Of the 10% that can't be solved that way, 90% are solved with data cleaning + a linear model.

Of the 1% that can't be solved either way, 90% are solved with other statistical techniques (timeseries modeling, decision trees and so on).

For the remaining .1%, sure, deep learning I guess.

5 comments

You keep making these very negative posts, where you sound very confident, but resort to either word salad or making things up.

> not fucking up your data, modeling your tables correctly, and a SQL query

And getting a pony.

> Of the 10% that can't be solved that way, 90% are solved with data cleaning + a linear model.

87% of statistics are made up.

> Of the 1% that can't be solved either way, 90% are solved with other statistical techniques (timeseries modeling, decision trees and so on).

But why?

This reminds me of how some people in the early '80s sneered at people who did their calculations using computers - recommending instead to memorise a billion mathematical shortcuts that would take longer to learn than programming a computer.

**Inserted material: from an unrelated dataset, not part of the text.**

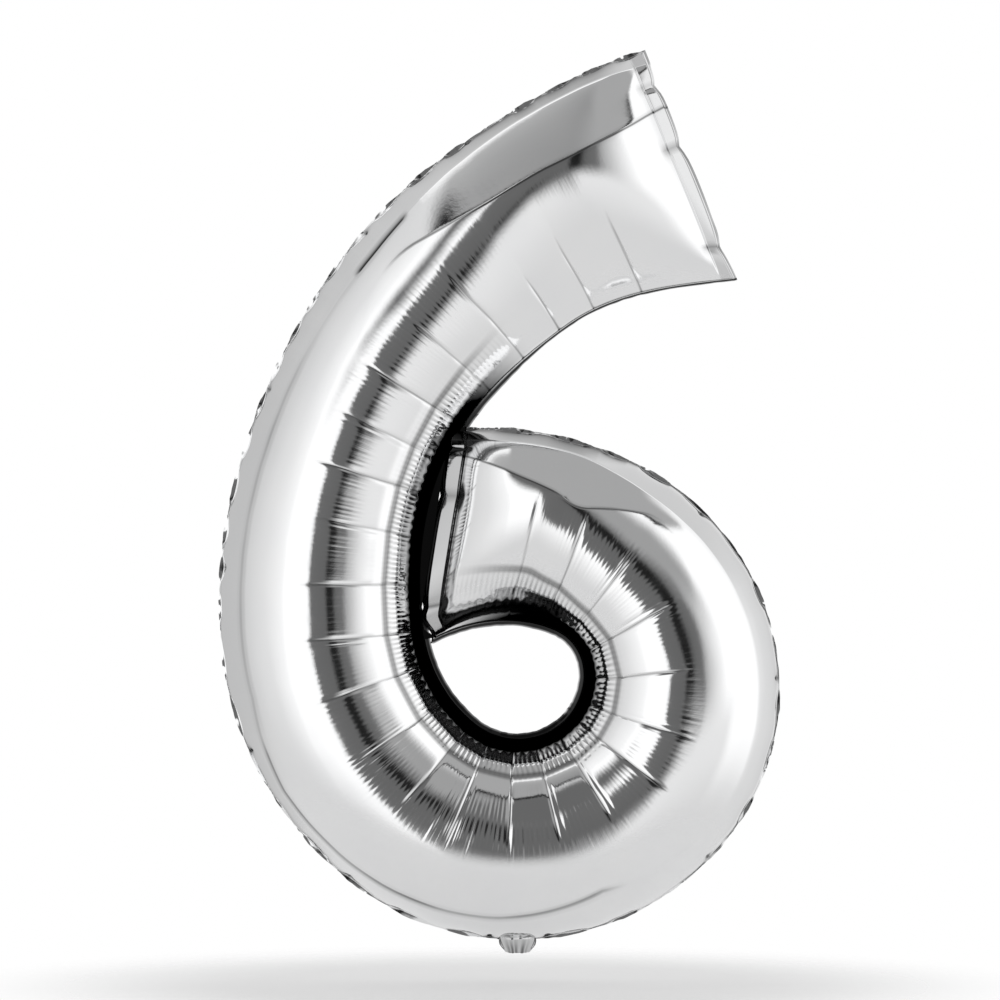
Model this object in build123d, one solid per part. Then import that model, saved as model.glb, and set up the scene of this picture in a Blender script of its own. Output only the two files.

Why do you think this post is "negative"? "Negative" towards what?

> 87% of statistics are made up.

Yes, of course, I didn't mean "lower integer part of nine tenths of the total number of problems". Did that really need to be specified?

>> Of the 1% that can't be solved either way, 90% are solved with other statistical techniques (timeseries modeling, decision trees and so on).

> But why?

Is it really controversial that you should go for the simplest model that works?

For structured data this is valid, but the power of deep learning is for unstructured data where the embeddings and features need to be learned from raw data
90% of what problems?

I guarantee that 90% of the things I want to do have nothing to do with a table lookup.

And what of the 0.01% that deep learning is unable to solve?
Really? Can SQL queries do image recognition? How about self driving or, more recently, natural language processing?
Select * from images where item='car'

Select * from images where color='red' and item='light' and tag='traffic'.